İnsan ölümden korkar çünkü bu bilinçaltı kayıtlarında vardır; ölüme gidenlerin de ışığı gördüğü söylenir.
Bu durum doğum travmasıyla eşleşiyor; bir sıvının içinde yaşarken, güvenli loş bir ortamdayken birden ışıklı bir ortama çıkıyoruz ya da alınıyoruz ve bu ilk ‘bilinçsiz’ korkuya neden oluyor.
Bu durumda ölümün de sonu başa bağladığı bilgisi anlam kazanıyor; ölürken gördüğümüz ışık aslında doğarken gördüğümüz ışık…
Şunu biliyoruz ki beyin önceden görmediği bir şeyi kurgulayamaz yani ölümün ne olduğunu aslında doğarken biliyoruz.
Bu durum, insanın bilmediği değil bildiği şeyden korktuğunu kanıtlamıyor mu?

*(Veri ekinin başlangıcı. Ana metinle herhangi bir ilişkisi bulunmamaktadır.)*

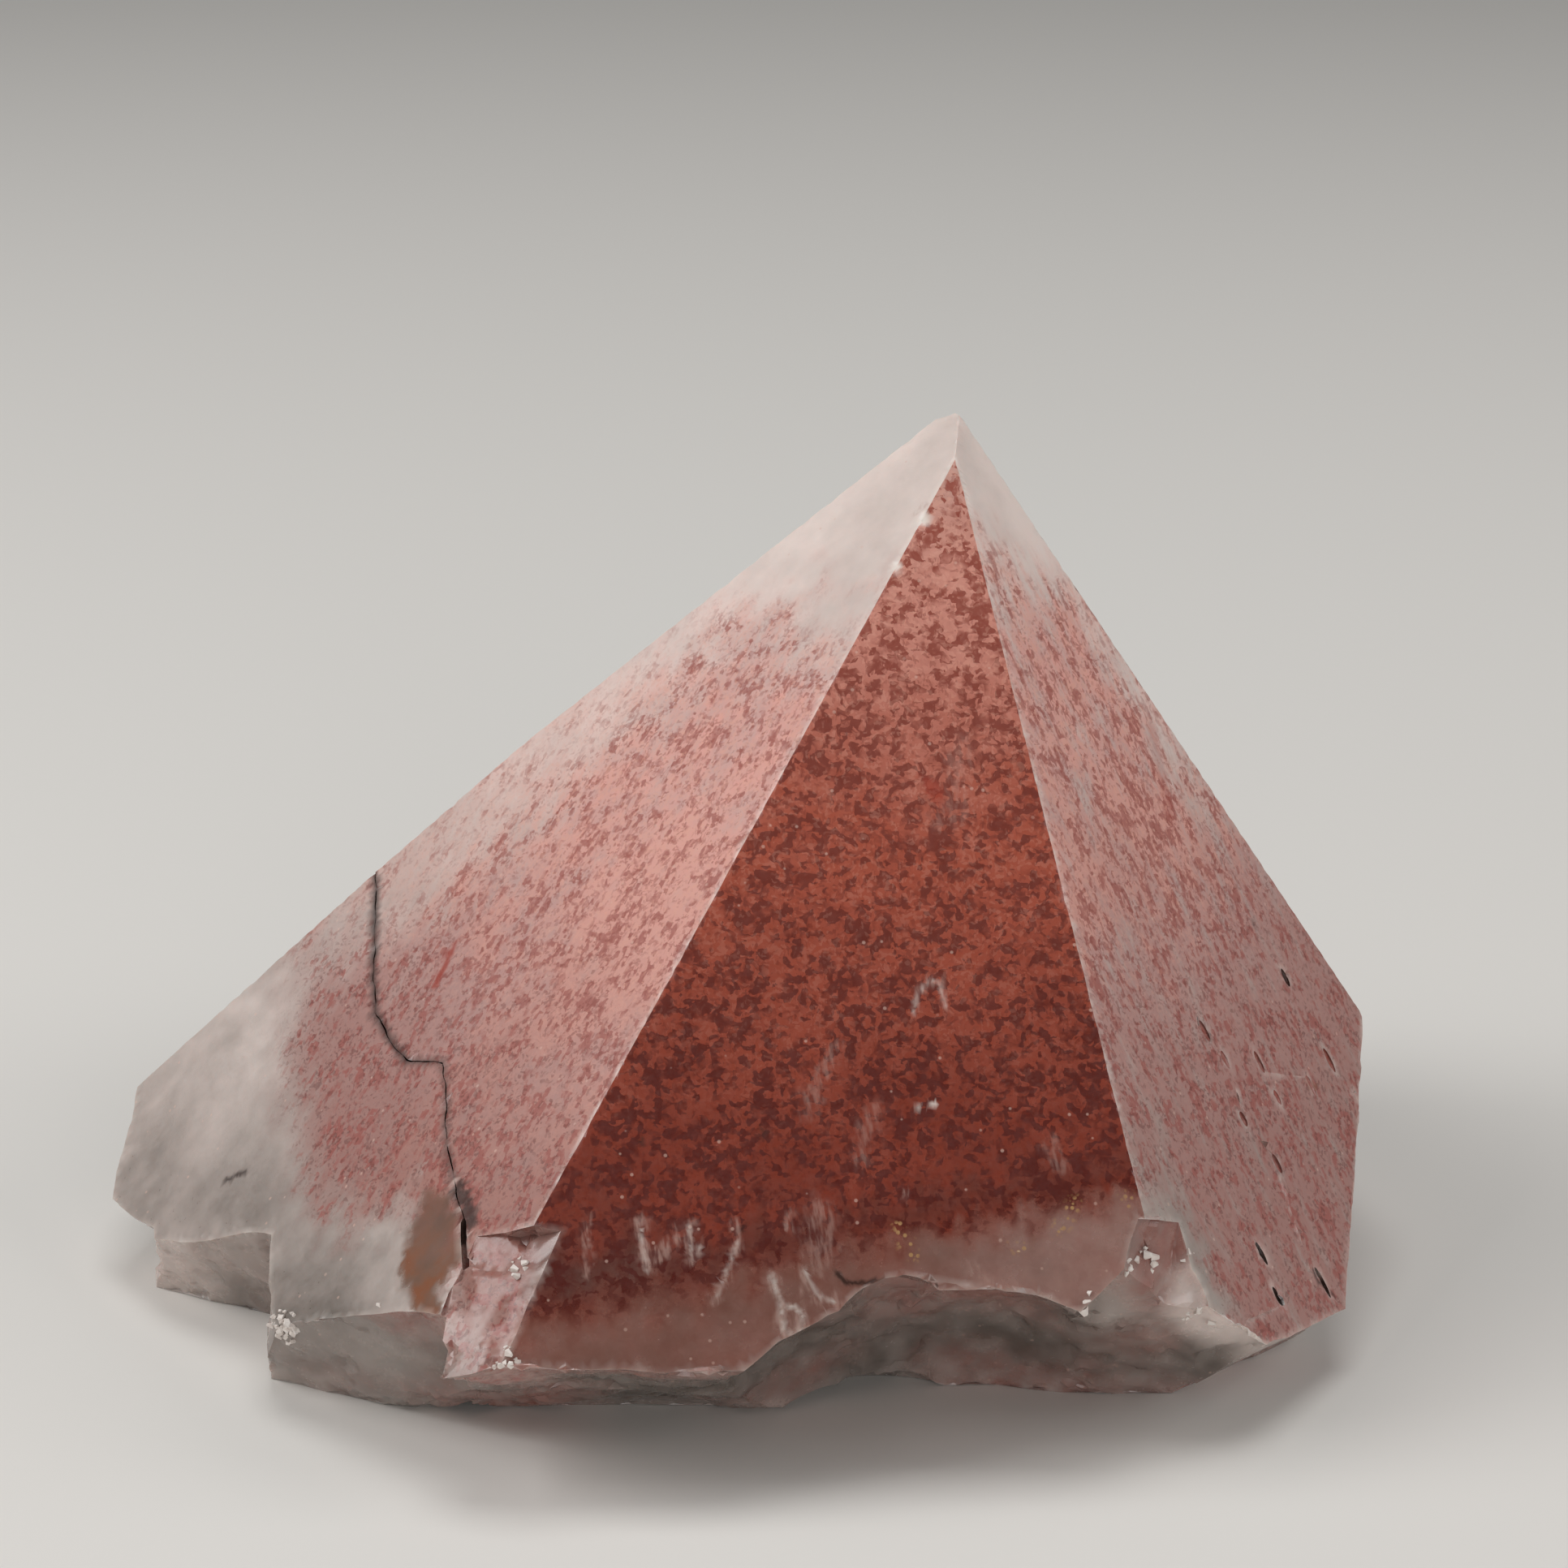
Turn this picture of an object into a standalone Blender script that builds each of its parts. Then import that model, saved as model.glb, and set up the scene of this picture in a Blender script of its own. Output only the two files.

Korku aslında önceden olan bir şeyin yine olacağı endişesi değil mi? İşte size kanıt…
Bu satırları, belki birilerinin ölümle ilgili algısında bir nebze olsun bir değişiklik yaratırım diye yazdım; belki birilerinin işine yarar diye…
Sözlerimi en sevdiğim söylemimle sonlandırayım:
“Korkunun ecele faydası yoktur ancak onun gelişine katkısı çoktur.”
Bu durumda, ölümden ya da başka bir olgudan korkmanın, korkularla yaşamanın ne gibi bir anlamı olabilir ki?